Een afdelingschef van supermarkt Jumbo die regelmatig een broodje uit de winkel at zonder ervoor te betalen, is flink de klos. Na een dienstverband van 42 jaar verliest zij haar baan, zonder de door haar geëiste ontslagvergoeding van 168.000 euro. In plaats daarvan moet zij Jumbo bijna tienduizend euro aan schadevergoedingen betalen.

De vrouw werkte sinds 1980 bij een franchisevesting van Jumbo in Zuid-Holland, waar zij leiding gaf aan de afdeling groente en fruit. Tot 2016 was de supermarkt eigendom van haar ouders, en later ook haar broer. Daarna werd de winkel verkocht, en kwam in handen van een andere franchisenemer.

In september 2022 kreeg de werkgever een tip van een collega, dat de vrouw broodjes uit de winkel zou pakken zonder daarvoor te betalen.

Toen uit camerabeelden bleek dat de vrouw inderdaad broodjes pakte zonder die direct af te rekenen, schakelde de supermarkt bedrijfsrecherche Hoffmann in. Een medewerker van Hoffmann constateerde op twee dagen eveneens dat de vrouw rond lunchtijd broodjes meenam naar de kantine.

In een daarop volgend gesprek erkende de vrouw sinds corona regelmatig een broodje uit de winkel te pakken, en elke week een pakje vleeswaren. Ook kwam aan het licht dat de werkneemster een aantal keren vroeger naar huis was gegaan dan toegestaan.

Daarop werd de vrouw geschorst, en later op staande voet ontslagen. De supermarktmedewerkster ging hiermee echter niet akkoord en stapte naar de rechter. Zij wilde uiteindelijk haar baan niet terug, maar wel een aantal ontslagvergoedingen.

Naast een reguliere transitievergoeding en achterstallig loon eiste zij een vergoeding wegens onterecht ontslag van 168.000 euro. Als zij niet zou zijn ontslagen, zou zij namelijk nog vijf jaar tot haar pensioen inkomen hebben kunnen genieten.

De vrouw van wiens ouders de supermarkt ooit was, voerde voor de rechtbank aan dat zij als oudgediende en leidinggevende bepaalde vrijheden genoot en soms losjes met dingen omging.

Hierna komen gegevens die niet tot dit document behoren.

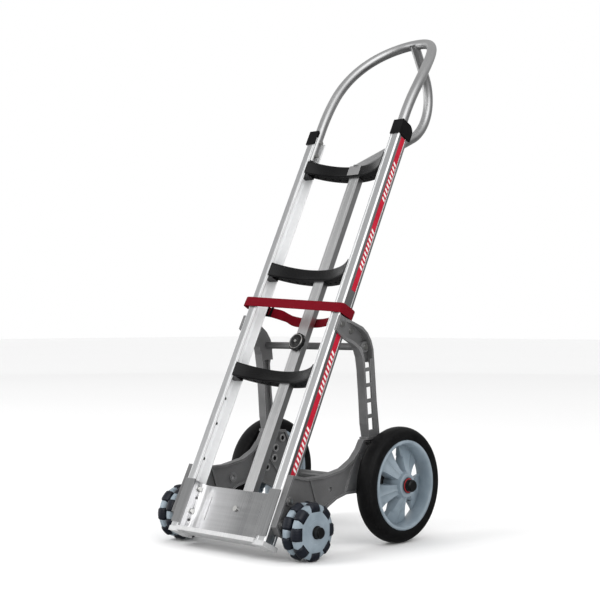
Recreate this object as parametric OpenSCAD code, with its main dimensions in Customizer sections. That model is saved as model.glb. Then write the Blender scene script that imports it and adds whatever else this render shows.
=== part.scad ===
// Self-standing four-wheel hand truck: leaning aluminium rails on two omni wheels in front
// and two large wheels behind, carried by cast arms and struts.
// Right is +X, the front is -Y and up is +Z. The floor is at Z = 0.

/* [Rails] */
// Lean of the rails back from the vertical, in degrees
lean = 26.7; // [15:0.1:35]
// Distance from the middle to the outer face of a rail
rail_outer_x = 142.5; // [120:0.5:180]
// Width of a rail, across the truck
rail_width = 26; // [20:0.5:40]
// Depth of a rail, front to back
rail_depth = 35; // [25:0.5:50]
// Wall of the rail section
rail_wall = 2.8; // [2:0.1:4]
// Where the rails start, measured along the lean from the floor
rail_start = 50; // [30:1:80]
// Where the rails end, measured along the lean
rail_end = 1046; // [900:1:1200]

/* [Handle] */
// Radius of the handle tubes
tube_r = 12; // [9:0.5:16]
// Distance from the middle to a leg of the handle
leg_x = 127; // [110:0.5:150]
// Depth of the legs behind the rails' front face
leg_d = 15.2; // [12:0.1:20]
// Where the arch starts to bend backwards
bend_start = 1078; // [1060:1:1150]
// Radius of the backward bend
bend_radius = 544.5; // [300:1:900]

/* [Crossbars] */
// Top edge of the lower crossbar, along the lean
bar_low_t = 441; // [380:1:500]
// Top edge of the middle crossbar
bar_mid_t = 697; // [600:1:760]
// Top edge of the top crossbar
bar_top_t = 977; // [900:1:1010]
// How far a crossbar bows backwards in its middle
bow = 46; // [20:1:60]
// Height of a crossbar's front band
band_h = 23; // [20:1:50]

/* [Wheels] */
// Radius of a rear wheel
rear_r = 127; // [100:1:160]
// Radius of an omni wheel
omni_r = 60; // [50:1:80]
// Distance between the two axles, front to back
wheelbase = 290.6; // [240:1:400]
// Distance from the middle to the centre of a rear tyre
rear_x = 194; // [180:1:230]
// Distance from the middle to the centre of an omni wheel
omni_x = 188.4; // [180:1:220]
// Largest radius of an omni roller
roller_r = 12; // [9:0.5:16]
// Length of an omni roller
roller_len = 26; // [20:1:34]
// Radius of the pin that a roller turns on
pin_r = 2.5; // [2:0.1:4]

/* [Knob and strap] */
// Height of the knob along the lean
knob_t = 515; // [460:1:560]
// Radius of the knob
knob_r = 20; // [12:0.5:30]
// Width of the strap's webbing
strap_w = 23; // [15:1:40]

/* [Hidden] */
$fn = 64;
e = 0.01;

// Moves the whole truck so that its bounding box is centred front to back
y_shift = -293.525;
// Where the line of the rails' front faces meets the floor
foot_y = -100.9;

rail_inner_x = rail_outer_x - rail_width;
bolt_r = 3;
handle_bolt_t = [1001, 1038];
lug_bolt_drop = [9, 26];
arm_bolt_t = [92, 143];
arm_bolt_d = 18;
omni_pitch = 45;
rows = 12.4;
roller_ring = omni_r - roller_r;
running = 0.05;
axle_r = 10;
front_axle_r = 8;
rim_r = 98.5;

alu = [0.78, 0.79, 0.8];
dark_cast = [0.34, 0.35, 0.36];
black_cast = [0.06, 0.06, 0.065];
hub_grey = [0.5, 0.57, 0.63];
rubber = [0.09, 0.1, 0.14];
red = [0.62, 0.05, 0.08];

// Places things given as [across, depth behind the front face, distance along the lean]
module on_rails() {
    translate([0, foot_y + y_shift, 0])
        rotate([-lean, 0, 0])
            children();
}

// A cylinder along X, from x0 to x1
module rod_x(x0, x1, r) {
    translate([x0, 0, 0])
        rotate([0, 90, 0])
            cylinder(h = x1 - x0, r = r);
}

// A cylinder that runs front to back, from d0 to d1
module rod_d(d0, d1, r) {
    translate([0, d0, 0])
        rotate([-90, 0, 0])
            cylinder(h = d1 - d0, r = r);
}

// A plate in the Y-Z plane from a list of [y, z] points, x0 to x1
module side_plate(points, x0, x1) {
    translate([x0, 0, 0])
        rotate([90, 0, 90])
            linear_extrude(height = x1 - x0)
                polygon(points);
}

function unit(v) = v / norm(v);

// Moves each side of a counter-clockwise outline inwards by w
function inset(p, w) = [
    for (i = [0 : len(p) - 1])
        let (
            a = unit(p[i] - p[(i + len(p) - 1) % len(p)]),
            b = unit(p[(i + 1) % len(p)] - p[i]),
            na = [-a[1], a[0]],
            nb = [-b[1], b[0]],
            m = unit(na + nb)
        )
        p[i] + m * w / max(0.5, m * na)
];

// ---------------------------------------------------------------- rails

module rail(side) {
    color(alu)
    on_rails()
    mirror([side < 0 ? 1 : 0, 0, 0])
    difference() {
        translate([0, 0, rail_start])
            linear_extrude(height = rail_end - rail_start)
                difference() {
                    // the outer corners are eased
                    polygon([
                        [rail_inner_x, 0], [rail_outer_x - 2.6, 0], [rail_outer_x - 0.8, 0.8],
                        [rail_outer_x, 2.6], [rail_outer_x, rail_depth - 1.5],
                        [rail_outer_x - 1.5, rail_depth], [rail_inner_x, rail_depth]
                    ]);
                    translate([rail_inner_x - 1, rail_wall])
                        square([rail_width - rail_wall + 1, rail_depth - 2 * rail_wall]);
                    // the label's recess in the outer face
                    translate([rail_outer_x - 0.8, 7])
                        square([1, rail_depth - 14]);
                    // two grooves in the front face
                    for (x = [rail_inner_x + 1.8, rail_inner_x + 6.4])
                        translate([x, -0.5])
                            square([2.4, 1.4]);
                }
        // spare holes in the web above the nose frame
        for (t = [215, 300, 361])
            translate([0, 26, t])
                rod_x(rail_outer_x - 8, rail_outer_x + 2, 3.5);
        // the nose frame's, the arm's and the strut's bolts
        for (t = arm_bolt_t)
            translate([0, arm_bolt_d, t])
                rod_x(rail_outer_x - 8, rail_outer_x + 2, bolt_r);
        translate([0, strut_bolt[0], strut_bolt[1]])
            rod_x(rail_outer_x - 8, rail_outer_x + 2, bolt_r);
        // countersunk screws that hold the crossbars' lugs
        for (t = [bar_low_t, bar_mid_t, bar_top_t])
            for (drop = lug_bolt_drop)
                translate([0, rail_depth / 2, t - drop]) {
                    rod_x(rail_outer_x - 8, rail_outer_x + 2, bolt_r);
                    rod_x(rail_outer_x - 2.3, rail_outer_x + 2, 5.5);
                }
    }
}

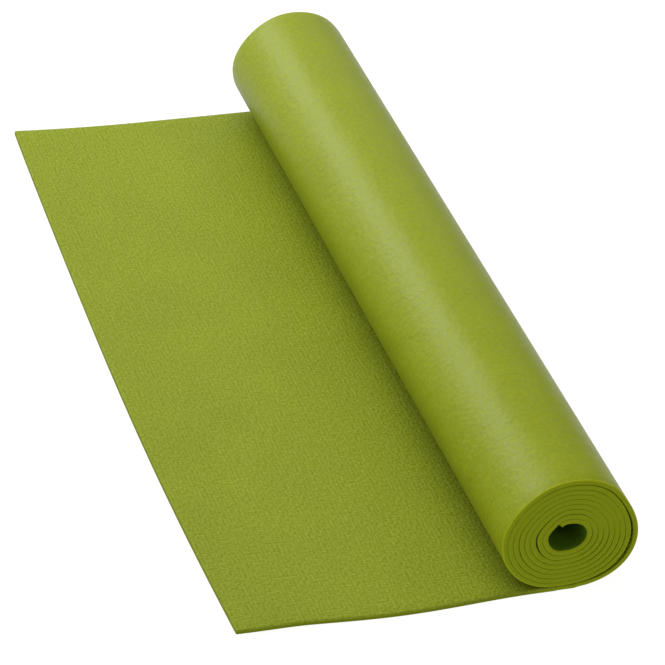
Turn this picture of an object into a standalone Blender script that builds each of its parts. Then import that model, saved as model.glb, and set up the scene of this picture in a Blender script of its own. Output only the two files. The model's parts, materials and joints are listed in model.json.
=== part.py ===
"""A rolled exercise mat, partly unrolled, with its free end lying on the floor.

Metres, +Z up. X runs across the roll, from the free end (-X) to the roll (+X), and Y runs along the
roll. The origin is on the floor, under the line where the roll stands, at the middle of the mat's width.
The mat is one sheet of foam cast round a woven scrim. The roll is one rigid body. The free run is a
chain of narrow strips, hinged one to the next at the scrim, which can wrap on round the roll.
"""

import math

import bpy
from mathutils import Vector

# The sheet
MAT_WIDTH = 0.610
SHEET = 0.00340
SCRIM = 0.00025
SCRIM_CLEARANCE = 0.00015
SCRIM_INSET = 0.0010

# The roll: an oval spiral, standing on its outermost wrap
OUTER_RADIUS = 0.0433
PITCH = 0.00370
TURNS = 8.58
OVAL = 0.0173
FLATTEN = 0.030
FLATTEN_SHARPNESS = 30
FOOT_TURN = math.radians(12)
STEPS_PER_TURN = 30

# The roll isn't round. It bulges low down on the side away from the free run, less and less towards its
# core, and the outermost wrap stands off the next one there. It has a slight shoulder above the bulge, and
# is flattened at the top on the free run's side.
BULGE = 0.0047
BULGE_FROM = math.radians(12)
BULGE_TO = math.radians(130)
BULGE_SKEW = 0.85
SLACK = 0.0012
SHOULDER = 0.0009
SHOULDER_FROM = math.radians(105)
SHOULDER_TO = math.radians(185)
DENT = 0.0016
DENT_FROM = math.radians(180)
DENT_TO = math.radians(275)

# The free run
FREE_RUN = 0.2188
FIRST_HINGE = 0.008
STRIPS = 19
END_STRIP = 0.0190
CURL_STRIPS = 9
CURL_AT_REST = 0.030
STRIP_GAP = 0.0008
WRAP_CLEARANCE = 0.0009
TIP_CLEARANCE = 0.0010

# The free edge: how far its middle stands out past its ends, how far it is out of square, and its slight wave
EDGE_BOW = 0.0066
EDGE_SLANT = 0.0041
EDGE_WAVE = 0.0009
EDGE_STEPS = 16
SLOT_REACH = 1.01

FOAM_GREEN = (0.26, 0.36, 0.032, 1.0)
SCRIM_GREY = (0.42, 0.43, 0.33, 1.0)


def spiral_radius(turned):
    return OUTER_RADIUS - PITCH * turned / math.tau


def hump(turned, start, end, skew=1.0):
    """A smooth rise and fall from 0 to 1 and back between two directions, and 0 elsewhere."""
    part_way = (turned % math.tau - start) / (end - start)
    if not 0 < part_way < 1:
        return 0.0
    return math.sin(math.pi * part_way**skew) ** 2


def out_of_round(turned):
    """How far the roll's shape carries the sheet out from an even spiral."""
    outermost = SLACK if turned < math.tau else 0.0
    kept = 1 - turned / (TURNS * math.tau)
    bulge = (BULGE * kept + outermost) * hump(turned, BULGE_FROM, BULGE_TO, BULGE_SKEW)
    shoulder = SHOULDER * kept * hump(turned, SHOULDER_FROM, SHOULDER_TO)
    return bulge + shoulder - DENT * hump(turned, DENT_FROM, DENT_TO)


def roll_point(turned):
    """The middle of the sheet's thickness, as (x, z), after this turn up and round from the floor."""
    direction = turned - math.pi / 2
    radius = spiral_radius(turned) + out_of_round(turned)
    down = max(0.0, -math.sin(direction))
    radius *= 1 - FLATTEN * down**FLATTEN_SHARPNESS
    centre = SHEET / 2 + OUTER_RADIUS * (1 - FLATTEN) * (1 - OVAL)
    height = centre + radius * math.sin(direction) * (1 - OVAL)
    if turned <= FOOT_TURN:
        height = SHEET / 2
    return Vector((radius * math.cos(direction) * (1 + OVAL), height))


def inward_normals(points):
    """A unit normal at each point of a line, on the left of the way it runs."""
    normals = []
    for i in range(len(points)):
        along = points[min(i + 1, len(points) - 1)] - points[max(i - 1, 0)]
        normals.append(Vector((-along.y, along.x)).normalized())
    return normals


def roll_line(start_x, end_turn):
    """The middle line of the sheet through the roll, from the free run's side to its inner end."""
    step = math.tau / STEPS_PER_TURN
    whole = int(end_turn / step)
    turns = [i * step for i in range(whole + 1)]
    if end_turn - turns[-1] > step / 4:
        turns.append(end_turn)
    return [Vector((start_x, SHEET / 2))] + [roll_point(turned) for turned in turns]


def band(line, thickness):
    """The closed outline of a layer of this thickness along a middle line."""
    normals = inward_normals(line)
    inner = [p + n * thickness / 2 for p, n in zip(line, normals)]
    outer = [p - n * thickness / 2 for p, n in zip(line, normals)]
    return inner + outer[::-1]


def wrapped_point(turned):
    """Where the sheet's middle lies when it is wrapped on round the roll, at a turn below zero."""
    around = turned + math.tau
    ahead = roll_point(around + 0.01)
    behind = roll_point(around - 0.01)
    along = ahead - behind
    outward = Vector((along.y, -along.x)).normalized()
    return roll_point(around) + outward * (SHEET + WRAP_CLEARANCE)


def hinge_lengths():
    """The length of each strip along the sheet, from the roll to the free end."""
    strip = (FREE_RUN - FIRST_HINGE - END_STRIP) / (STRIPS - 1)
    return [strip] * (STRIPS - 1) + [END_STRIP]


def next_on_wrap(point, turned, length):
    """The turn at which the wrapped line is this far from a point, going on from a known turn."""
    low, high = turned - 1.0, turned
    for _ in range(60):
        middle = (low + high) / 2
        if (wrapped_point(middle) - point).length > length:
            low = middle
        else:
            high = middle
    return high


def wrapped_bends():
    """The bend at each hinge that lays the strips on round the roll."""
    points = [Vector((-FIRST_HINGE, SHEET / 2))]
    turned = -0.02
    heading = math.pi
    bends = []
    for i, length in enumerate(hinge_lengths()):
        turned = next_on_wrap(points[-1], turned, length)
        target = wrapped_point(turned)
        if i == STRIPS - 1:
            target = target + (target - roll_point(turned + math.tau)).normalized() * TIP_CLEARANCE
        along = target - points[-1]
        new_heading = math.atan2(along.y, along.x)
        bends.append((heading - new_heading) % math.tau)
        heading = new_heading
        points.append(target)
    return bends


def rest_bends():
    """The bend at each hinge at rest: none beside the roll, and a slight curl towards the free end."""
    bends = wrapped_bends()
    return [0.0 if i < STRIPS - CURL_STRIPS else CURL_AT_REST * b for i, b in enumerate(bends)]


def strip_frames():
    """Each strip's hinge as (x, z), its heading at rest and its length."""
    point = Vector((-FIRST_HINGE, SHEET / 2))
    heading = math.pi
    frames = []
    for bend, length in zip(rest_bends(), hinge_lengths()):
        heading -= bend
        frames.append((point.copy(), heading, length))
        point = point + Vector((math.cos(heading), math.sin(heading))) * length
    return frames


def material(name, colour, roughness):
    made = bpy.data.materials.new(name)
    made.use_nodes = True
    shader = made.node_tree.nodes["Principled BSDF"]
    shader.inputs["Base Color"].default_value = colour
    shader.inputs["Roughness"].default_value = roughness
    shader.inputs["Metallic"].default_value = 0.0
    return made


def clear_scene():
    for obj in list(bpy.data.objects):
        bpy.data.objects.remove(obj, do_unlink=True)


def flat_outline(outlines, depth):
    """A 2D curve filled between its outlines, and as deep as the given size."""
    curve = bpy.data.curves.new("guide", "CURVE")
    curve.dimensions = "2D"
    curve.fill_mode = "BOTH"
    curve.extrude = depth / 2
    for outline in outlines:
        spline = curve.splines.new("POLY")
        spline.points.add(len(outline) - 1)
        for point, place in zip(spline.points, outline):
            point.co = (place[0], place[1], 0.0, 1.0)
        spline.use_cyclic_u = True
    return bpy.data.objects.new("guide", curve)


def as_mesh(guide, name, collection, made_of):
    """The mesh of a curve, with its caps welded, as an object of its own."""
    bpy.context.scene.collection.objects.link(guide)
    bpy.context.view_layer.update()
    graph = bpy.context.evaluated_depsgraph_get()
    mesh = bpy.data.meshes.new_from_object(guide.evaluated_get(graph))
    mesh.name = name
    mesh.materials.clear()
    mesh.materials.append(made_of)
    piece = bpy.data.objects.new(name, mesh)
    piece.matrix_world = guide.matrix_world.copy()
    collection.objects.link(piece)
    bpy.data.objects.remove(guide, do_unlink=True)
    weld = piece.modifiers.new("weld_caps", "WELD")
    weld.merge_threshold = 0.000001
    return piece


def across(outlines, name, collection, made_of, width):
    """A solid whose X-Z section is given, and which runs along Y, centred."""
    guide = flat_outline(outlines, width)
    guide.rotation_euler = (math.pi / 2, 0.0, 0.0)
    return as_mesh(guide, name, collection, made_of)


def make_roll(collection, foam, scrim):
    end_turn = TURNS * math.tau
    section = band(roll_line(-FIRST_HINGE + STRIP_GAP / 2, end_turn), SHEET)
    inset_turn = end_turn - SCRIM_INSET / spiral_radius(end_turn)
    slot_inset = SCRIM_INSET - SCRIM_CLEARANCE
    slot_turn = end_turn - slot_inset / spiral_radius(end_turn)
    slot = band(
        roll_line(-FIRST_HINGE + STRIP_GAP / 2 + slot_inset, slot_turn), SCRIM + 2 * SCRIM_CLEARANCE
    )
    across([section, slot], "roll_foam", collection, foam, MAT_WIDTH)
    cloth = band(roll_line(-FIRST_HINGE + STRIP_GAP / 2 + SCRIM_INSET, inset_turn), SCRIM)
    across([cloth], "roll_scrim", collection, scrim, MAT_WIDTH)


def along_strip(start, heading, distance, height):
    """A point beside a strip, as (x, z): so far along it and so far above its middle."""
    ahead = Vector((math.cos(heading), math.sin(heading)))
    up = Vector((ahead.y, -ahead.x))
    return start + ahead * distance + up * height


def strip_section(start, heading, near, far, thickness):
    low = -thickness / 2
    high = thickness / 2
    corners = [(near, low), (near, high), (far, high), (far, low)]
    return [along_strip(start, heading, distance, height) for distance, height in corners]


def make_strip(number, frame, collection, foam, scrim):
    start, heading, length = frame
    near = STRIP_GAP / 2
    far = length - STRIP_GAP / 2
    inset = SCRIM_INSET - SCRIM_CLEARANCE
    section = strip_section(start, heading, near, far, SHEET)
    slot = strip_section(start, heading, near + inset, far - inset, SCRIM + 2 * SCRIM_CLEARANCE)
    cloth = strip_section(start, heading, near + SCRIM_INSET, far - SCRIM_INSET, SCRIM)
    across([section, slot], f"strip_{number:02d}_foam", collection, foam, MAT_WIDTH)
    across([cloth], f"strip_{number:02d}_scrim", collection, scrim, MAT_WIDTH)


def free_edge(share):
    """How far the free edge is from the last hinge, at a share of half the width: -1, near end, to 1."""
    wave = EDGE_WAVE * math.sin(math.pi * share)
    return END_STRIP - EDGE_BOW * share**2 - EDGE_SLANT * share - wave


def end_outline(near, inset, reach):
    """The end strip's outline from above, as (distance from the hinge, y), as wide as reach says."""
    outline = [(near, -reach * MAT_WIDTH / 2), (near, reach * MAT_WIDTH / 2)]
    for i in range(EDGE_STEPS + 1):
        share = reach * (1 - 2 * i / EDGE_STEPS)
        outline.append((free_edge(share) - inset, share * MAT_WIDTH / 2))
    return outline


def end_plate(name, frame, outline, thickness, collection, made_of):
    """A flat plate of the end strip's outline, laid at the strip's place and slope."""
    start, heading, _ = frame
    guide = flat_outline([outline], thickness)
    guide.location = (start.x, 0.0, start.y)
    guide.rotation_euler = (0.0, -heading, 0.0)
    return as_mesh(guide, name, collection, made_of)


def make_end_strip(frame, collection, foam, scrim):
    """The last strip, with the free edge. Its slot is open at both side edges, like the others."""
    near = STRIP_GAP / 2
    name = f"strip_{STRIPS:02d}"
    outline = end_outline(near, 0.0, 1.0)
    plate = end_plate(f"{name}_foam", frame, outline, SHEET, collection, foam)
    inset = SCRIM_INSET - SCRIM_CLEARANCE
    slot = end_outline(near + inset, inset, SLOT_REACH)
    cutters = bpy.data.collections.new("cutters")
    bpy.context.scene.collection.children.link(cutters)
    thickness = SCRIM + 2 * SCRIM_CLEARANCE
    cutter = end_plate("end_slot_cutter", frame, slot, thickness, cutters, foam)
    cutter.hide_render = True
    cutter.display_type = "WIRE"
    cut = plate.modifiers.new("scrim_slot", "BOOLEAN")
    cut.operation = "DIFFERENCE"
    cut.object = cutter
    cloth = end_outline(near + SCRIM_INSET, SCRIM_INSET, 1.0)
    end_plate(f"{name}_scrim", frame, cloth, SCRIM, collection, scrim)


def build():
    clear_scene()
    collection = bpy.data.collections.new("exercise_mat")
    bpy.context.scene.collection.children.link(collection)
    foam = material("mat_foam", FOAM_GREEN, 0.55)
    scrim = material("mat_scrim", SCRIM_GREY, 0.85)
    make_roll(collection, foam, scrim)
    frames = strip_frames()
    for number, frame in enumerate(frames[:-1], start=1):
        make_strip(number, frame, collection, foam, scrim)
    make_end_strip(frames[-1], collection, foam, scrim)


build()
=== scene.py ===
"""The looks of a rolled exercise mat whose free end lies unrolled on the floor.

Metres, in the CAD frame: X across the roll, Y along it, +Z up, floor at z = 0. The whole mat is one smooth
sheet swept along the line that it follows, from its inner end in the roll to its free edge. The free run is
cut into pieces: one piece round each hinge, and its free end, which is attached to the last hinge's body.
"""

import json
import math

import bpy
import numpy as np
from mathutils import Matrix, Vector


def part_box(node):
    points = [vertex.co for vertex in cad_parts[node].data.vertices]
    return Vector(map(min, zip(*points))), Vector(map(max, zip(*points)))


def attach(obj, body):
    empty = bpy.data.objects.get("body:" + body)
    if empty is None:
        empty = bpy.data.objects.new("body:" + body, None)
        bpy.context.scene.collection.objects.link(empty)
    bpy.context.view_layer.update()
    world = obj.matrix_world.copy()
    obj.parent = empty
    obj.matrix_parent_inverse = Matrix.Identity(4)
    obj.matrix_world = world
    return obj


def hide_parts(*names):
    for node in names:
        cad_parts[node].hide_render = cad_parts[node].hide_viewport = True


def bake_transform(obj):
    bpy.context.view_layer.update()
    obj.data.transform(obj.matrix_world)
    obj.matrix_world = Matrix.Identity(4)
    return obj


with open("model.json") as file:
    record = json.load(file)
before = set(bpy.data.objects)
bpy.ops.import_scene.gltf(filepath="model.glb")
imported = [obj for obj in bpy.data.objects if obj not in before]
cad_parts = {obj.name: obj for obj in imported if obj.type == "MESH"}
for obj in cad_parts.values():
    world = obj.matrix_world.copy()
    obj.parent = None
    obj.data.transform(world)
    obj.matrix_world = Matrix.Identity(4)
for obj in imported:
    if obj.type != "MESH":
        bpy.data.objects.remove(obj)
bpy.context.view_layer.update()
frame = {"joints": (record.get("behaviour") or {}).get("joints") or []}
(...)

Zij zou de groente- en fruitafdeling waaraan zij leiding gaf, runnen als 'haar eigen winkeltje'. Die instelling zou een ontslag op staande voet niet rechtvaardigen.

Uit een gisteren openbaar geworden uitspraak blijkt dat de Rotterdamse kantonrechter daar anders over denkt. Volgens de rechter heeft de werkneemster door het wegnemen van de producten uit de winkel en het vroeger stoppen met werk ernstig verwijtbaar gehandeld, en is dat wel degelijk grond voor ontslag op staande voet.

Daardoor kan de vrouw fluiten naar een transitievergoeding, en al helemaal naar de geëiste schadevergoeding van 168.000 euro wegens onterecht ontslag. Omdat het volgens de kantonrechter haar eigen schuld is dat zij haar baan is kwijtgeraakt, komt de vrouw hoogstwaarschijnlijk evenmin in aanmerking voor een ww-uitkering.

En daarmee is het leed voor de medewerkster nog niet geleden. Jumbo eiste voor de rechtbank eveneens drie schadevergoedingen. Zo wilde haar werkgever een vergoeding van de kosten van de bedrijfsrecherche (ruim 5800 euro) en een zogenoemde gefixeerde schadevergoeding (ruim 3600 euro).

Dat laatste is de vergoeding die werkgevers kunnen eisen als iemand op staande voet ontslagen wordt, ter grote van het salaris tijdens de opzegtermijn. Ten slotte wilde de supermarkt dat de vrouw alsnog alle opgepeuzelde broodjes en beleg zou betalen: samen 348 euro.

De Rotterdamse kantonrechter kende alle drie de schadevergoedingen toe, in totaal dus ruim 9.800 euro. Ook moet de vrouw opdraaien voor zo'n 750 euro aan proceskosten.